### PROVIDED DATA
------------------------------------

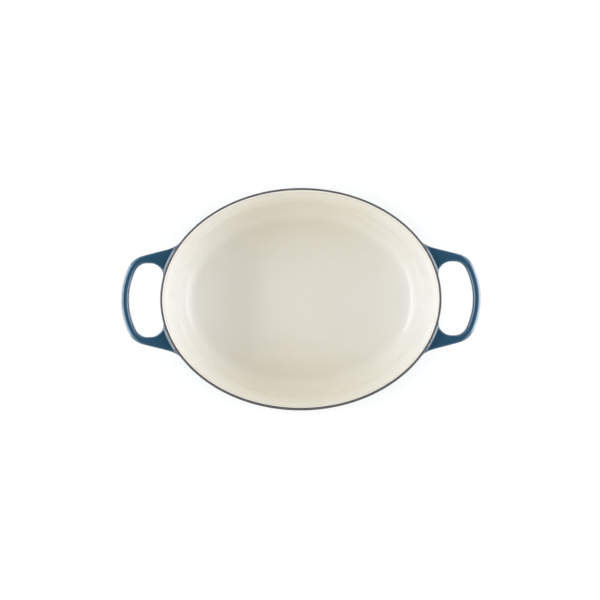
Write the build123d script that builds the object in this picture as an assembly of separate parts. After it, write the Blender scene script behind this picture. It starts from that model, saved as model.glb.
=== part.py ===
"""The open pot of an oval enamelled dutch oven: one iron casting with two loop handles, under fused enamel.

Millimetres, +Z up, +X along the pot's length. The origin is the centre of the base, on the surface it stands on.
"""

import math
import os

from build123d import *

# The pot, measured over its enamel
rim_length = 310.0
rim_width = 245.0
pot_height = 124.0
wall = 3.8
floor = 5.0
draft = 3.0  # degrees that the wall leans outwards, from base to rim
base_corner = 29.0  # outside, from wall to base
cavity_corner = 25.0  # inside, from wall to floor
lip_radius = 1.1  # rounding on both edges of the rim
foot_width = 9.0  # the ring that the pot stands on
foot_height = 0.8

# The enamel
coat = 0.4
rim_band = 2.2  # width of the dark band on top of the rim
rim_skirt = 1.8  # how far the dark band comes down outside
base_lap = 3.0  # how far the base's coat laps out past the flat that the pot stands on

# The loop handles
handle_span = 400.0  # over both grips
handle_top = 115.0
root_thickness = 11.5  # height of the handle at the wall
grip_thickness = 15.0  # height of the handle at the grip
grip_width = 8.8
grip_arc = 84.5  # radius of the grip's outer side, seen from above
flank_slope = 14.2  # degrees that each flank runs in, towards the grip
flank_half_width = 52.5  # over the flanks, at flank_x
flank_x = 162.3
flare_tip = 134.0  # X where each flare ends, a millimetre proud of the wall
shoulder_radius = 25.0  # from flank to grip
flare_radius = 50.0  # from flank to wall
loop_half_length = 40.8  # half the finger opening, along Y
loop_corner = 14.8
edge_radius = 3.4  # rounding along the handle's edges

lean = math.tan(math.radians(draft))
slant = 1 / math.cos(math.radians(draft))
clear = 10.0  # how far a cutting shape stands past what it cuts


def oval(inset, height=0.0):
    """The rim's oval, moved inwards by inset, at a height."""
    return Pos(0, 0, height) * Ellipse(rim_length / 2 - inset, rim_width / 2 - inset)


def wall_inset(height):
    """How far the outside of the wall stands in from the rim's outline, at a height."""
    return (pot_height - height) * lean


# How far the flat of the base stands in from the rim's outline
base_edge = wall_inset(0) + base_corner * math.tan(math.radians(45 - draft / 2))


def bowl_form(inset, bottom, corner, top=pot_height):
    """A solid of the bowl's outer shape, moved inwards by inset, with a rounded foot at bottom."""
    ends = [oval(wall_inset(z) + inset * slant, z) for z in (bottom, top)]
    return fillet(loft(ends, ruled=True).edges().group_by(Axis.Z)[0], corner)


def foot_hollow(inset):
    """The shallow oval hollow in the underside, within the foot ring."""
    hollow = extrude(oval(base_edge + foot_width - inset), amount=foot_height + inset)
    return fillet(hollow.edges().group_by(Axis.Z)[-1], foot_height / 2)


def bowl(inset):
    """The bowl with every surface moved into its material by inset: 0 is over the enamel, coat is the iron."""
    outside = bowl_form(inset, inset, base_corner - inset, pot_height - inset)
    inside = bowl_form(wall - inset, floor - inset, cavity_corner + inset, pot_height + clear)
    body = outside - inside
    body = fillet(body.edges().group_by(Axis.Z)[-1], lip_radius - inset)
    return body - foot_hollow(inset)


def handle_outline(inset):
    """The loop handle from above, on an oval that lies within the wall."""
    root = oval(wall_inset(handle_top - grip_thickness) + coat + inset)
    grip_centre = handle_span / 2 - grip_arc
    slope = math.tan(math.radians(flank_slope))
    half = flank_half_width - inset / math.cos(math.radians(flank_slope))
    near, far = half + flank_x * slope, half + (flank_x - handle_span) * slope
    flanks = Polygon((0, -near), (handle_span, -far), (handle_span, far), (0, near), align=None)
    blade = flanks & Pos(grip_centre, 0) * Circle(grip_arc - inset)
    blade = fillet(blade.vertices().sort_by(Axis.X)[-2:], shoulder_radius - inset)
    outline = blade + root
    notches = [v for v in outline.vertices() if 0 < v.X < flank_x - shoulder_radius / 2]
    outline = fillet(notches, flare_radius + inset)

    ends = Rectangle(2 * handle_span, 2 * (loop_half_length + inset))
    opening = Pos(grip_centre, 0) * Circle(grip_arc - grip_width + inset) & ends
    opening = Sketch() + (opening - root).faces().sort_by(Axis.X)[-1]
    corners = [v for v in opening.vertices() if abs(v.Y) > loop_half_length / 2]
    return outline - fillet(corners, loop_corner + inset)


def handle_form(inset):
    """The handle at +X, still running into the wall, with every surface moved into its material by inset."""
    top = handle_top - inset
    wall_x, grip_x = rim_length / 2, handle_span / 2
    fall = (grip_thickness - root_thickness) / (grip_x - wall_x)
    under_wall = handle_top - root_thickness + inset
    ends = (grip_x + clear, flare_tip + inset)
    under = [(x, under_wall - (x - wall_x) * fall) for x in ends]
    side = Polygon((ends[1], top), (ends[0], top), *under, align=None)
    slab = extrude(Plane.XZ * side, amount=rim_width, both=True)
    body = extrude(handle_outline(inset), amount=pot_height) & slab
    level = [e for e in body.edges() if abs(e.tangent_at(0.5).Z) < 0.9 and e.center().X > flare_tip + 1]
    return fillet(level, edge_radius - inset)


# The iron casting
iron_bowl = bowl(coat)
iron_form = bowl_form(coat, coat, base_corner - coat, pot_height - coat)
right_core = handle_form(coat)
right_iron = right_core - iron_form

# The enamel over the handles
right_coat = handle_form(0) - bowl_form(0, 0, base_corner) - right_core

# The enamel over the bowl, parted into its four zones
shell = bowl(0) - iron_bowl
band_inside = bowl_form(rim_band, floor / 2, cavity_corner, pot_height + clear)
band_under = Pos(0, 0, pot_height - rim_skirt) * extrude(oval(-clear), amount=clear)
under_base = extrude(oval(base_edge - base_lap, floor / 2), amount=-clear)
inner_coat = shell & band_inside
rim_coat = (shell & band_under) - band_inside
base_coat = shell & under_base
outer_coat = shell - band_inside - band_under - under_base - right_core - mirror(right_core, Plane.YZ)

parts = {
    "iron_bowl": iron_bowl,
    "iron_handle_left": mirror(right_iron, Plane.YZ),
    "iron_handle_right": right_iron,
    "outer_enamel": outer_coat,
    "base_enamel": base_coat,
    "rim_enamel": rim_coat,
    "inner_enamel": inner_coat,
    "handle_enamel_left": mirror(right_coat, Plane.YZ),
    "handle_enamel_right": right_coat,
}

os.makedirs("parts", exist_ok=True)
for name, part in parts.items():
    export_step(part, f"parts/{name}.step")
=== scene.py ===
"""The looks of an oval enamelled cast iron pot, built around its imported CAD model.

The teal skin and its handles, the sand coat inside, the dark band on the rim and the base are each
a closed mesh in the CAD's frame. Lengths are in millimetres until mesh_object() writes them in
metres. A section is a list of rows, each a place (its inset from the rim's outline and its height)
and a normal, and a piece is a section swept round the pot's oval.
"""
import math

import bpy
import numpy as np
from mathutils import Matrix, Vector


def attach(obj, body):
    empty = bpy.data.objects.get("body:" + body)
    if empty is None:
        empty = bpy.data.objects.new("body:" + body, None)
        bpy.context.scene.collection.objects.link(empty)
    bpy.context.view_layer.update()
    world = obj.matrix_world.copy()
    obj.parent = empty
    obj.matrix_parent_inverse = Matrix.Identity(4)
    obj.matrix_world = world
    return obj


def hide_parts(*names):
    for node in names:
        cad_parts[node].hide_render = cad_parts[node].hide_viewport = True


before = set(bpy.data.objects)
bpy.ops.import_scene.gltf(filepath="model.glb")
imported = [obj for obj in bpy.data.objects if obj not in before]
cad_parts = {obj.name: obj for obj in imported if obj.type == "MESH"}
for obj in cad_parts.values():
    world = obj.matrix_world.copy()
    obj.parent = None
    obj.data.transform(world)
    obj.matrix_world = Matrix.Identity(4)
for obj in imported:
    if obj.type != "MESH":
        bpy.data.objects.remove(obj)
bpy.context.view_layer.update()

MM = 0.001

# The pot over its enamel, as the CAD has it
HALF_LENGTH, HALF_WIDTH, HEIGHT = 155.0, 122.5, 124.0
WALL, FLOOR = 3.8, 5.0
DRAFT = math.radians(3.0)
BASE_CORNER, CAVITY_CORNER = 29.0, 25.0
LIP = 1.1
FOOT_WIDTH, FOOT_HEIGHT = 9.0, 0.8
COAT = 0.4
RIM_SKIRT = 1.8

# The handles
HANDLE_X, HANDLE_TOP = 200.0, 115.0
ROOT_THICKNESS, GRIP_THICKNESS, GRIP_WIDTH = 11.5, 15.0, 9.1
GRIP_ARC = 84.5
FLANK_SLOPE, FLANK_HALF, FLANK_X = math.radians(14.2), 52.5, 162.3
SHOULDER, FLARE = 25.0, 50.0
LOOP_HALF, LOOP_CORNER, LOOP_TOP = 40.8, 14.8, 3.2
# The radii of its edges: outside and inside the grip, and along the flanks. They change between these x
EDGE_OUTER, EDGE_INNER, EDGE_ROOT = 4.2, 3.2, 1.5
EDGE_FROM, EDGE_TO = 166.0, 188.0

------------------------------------

### EXERCISE PROMPT
Look back at the data above. Transcribe exactly the lines starting at the line that contains "under_base = extrude(oval(base_edge" and ending at the line that contains "obj.matrix_world = world".

### THE RESPONSE
under_base = extrude(oval(base_edge - base_lap, floor / 2), amount=-clear)
inner_coat = shell & band_inside
rim_coat = (shell & band_under) - band_inside
base_coat = shell & under_base
outer_coat = shell - band_inside - band_under - under_base - right_core - mirror(right_core, Plane.YZ)

parts = {
    "iron_bowl": iron_bowl,
    "iron_handle_left": mirror(right_iron, Plane.YZ),
    "iron_handle_right": right_iron,
    "outer_enamel": outer_coat,
    "base_enamel": base_coat,
    "rim_enamel": rim_coat,
    "inner_enamel": inner_coat,
    "handle_enamel_left": mirror(right_coat, Plane.YZ),
    "handle_enamel_right": right_coat,
}

os.makedirs("parts", exist_ok=True)
for name, part in parts.items():
    export_step(part, f"parts/{name}.step")
=== scene.py ===
"""The looks of an oval enamelled cast iron pot, built around its imported CAD model.

The teal skin and its handles, the sand coat inside, the dark band on the rim and the base are each
a closed mesh in the CAD's frame. Lengths are in millimetres until mesh_object() writes them in
metres. A section is a list of rows, each a place (its inset from the rim's outline and its height)
and a normal, and a piece is a section swept round the pot's oval.
"""
import math

import bpy
import numpy as np
from mathutils import Matrix, Vector


def attach(obj, body):
    empty = bpy.data.objects.get("body:" + body)
    if empty is None:
        empty = bpy.data.objects.new("body:" + body, None)
        bpy.context.scene.collection.objects.link(empty)
    bpy.context.view_layer.update()
    world = obj.matrix_world.copy()
    obj.parent = empty
    obj.matrix_parent_inverse = Matrix.Identity(4)
    obj.matrix_world = world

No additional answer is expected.